Even that, IOTL, was more down to the fact that all branches of the US military except the Navy (sorta) were genuinely underfunded and underprepared going into WWII. I doubt we would have proceeded to reissue equipment from scratch had the US Army had 50 well-equipped divisions in 1941, for example.

The US industrial effort in WWII actually parallels the German one seen here in some ways. For example, by the time the sophisticated Midway-class carriers were commissioned, the war was effectively won. The avalanche of industrial goods pouring from US factories from 1943 on saved American, British, and Soviet lives and won the war faster, but the comparatively threadbare support the US offered 1940-42 was what actually tipped the balance from defeat to victory.
 
That was rather more of a mess than IOTL.

Very true. Odd though in OTL the Issue of Lords reform was specifically not tied to Ireland but to the rejection of the People's budget. The Liberals had taken the turn to Social Liberalism. Here there is no mention of that rather important departure.
Also in OTL the Tories had negoiated with the Liberals on a Federal package for whole UK as a possible squaring of the ciircle. I thought that might have got raised here.
 
One of the early divergences in TTL was the British acquisition of the Katanga and the construction of the Cape-Cairo railway. So instead of SWA --semi-precious stone in the German Crown-- Southern Rhodesia might become the Fifth Province of the Union of South Africa. That should strengthen the Anglo element, or alternatively, might make it more vicious.

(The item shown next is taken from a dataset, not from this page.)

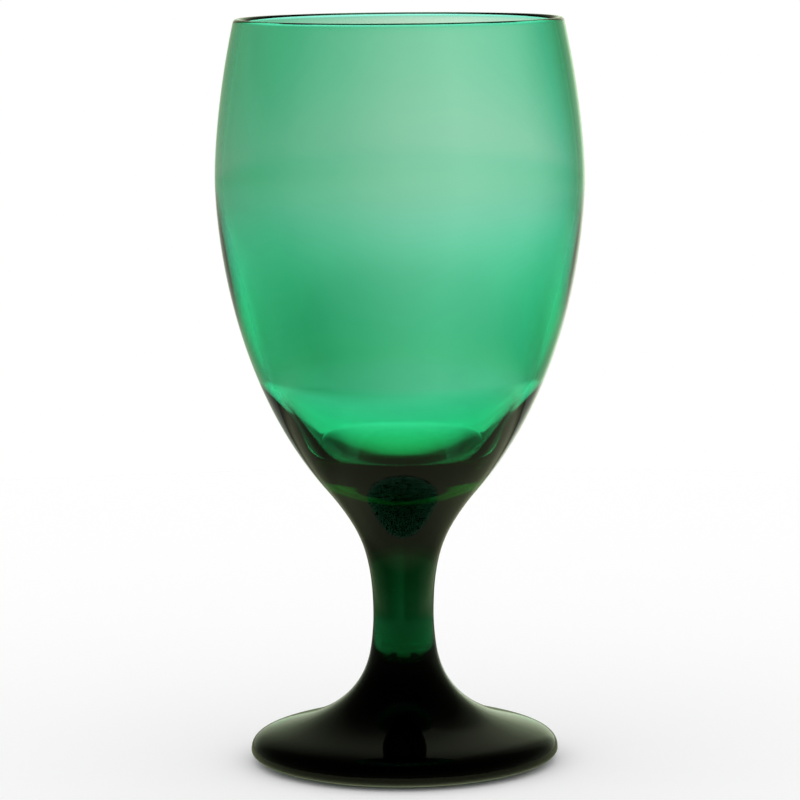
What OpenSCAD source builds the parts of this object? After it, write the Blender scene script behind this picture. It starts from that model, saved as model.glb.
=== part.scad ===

Vijaya Lakshmi Pandit: You go, sister!
 
Got a question whats the situation with the catholic church and italy? No facist italy means no vatican city, so has the catholic church moved to another country?
 
Got a question whats the situation with the catholic church and italy? No facist italy means no vatican city, so has the catholic church moved to another country?
The Catholic Church shall have to deal with the Kingdom of Italy as they have done since 1870.

But you are right , haider, we could do with an update on the Papacy: succession, liturgy, doctrine, encyclicals. That would be a challenge.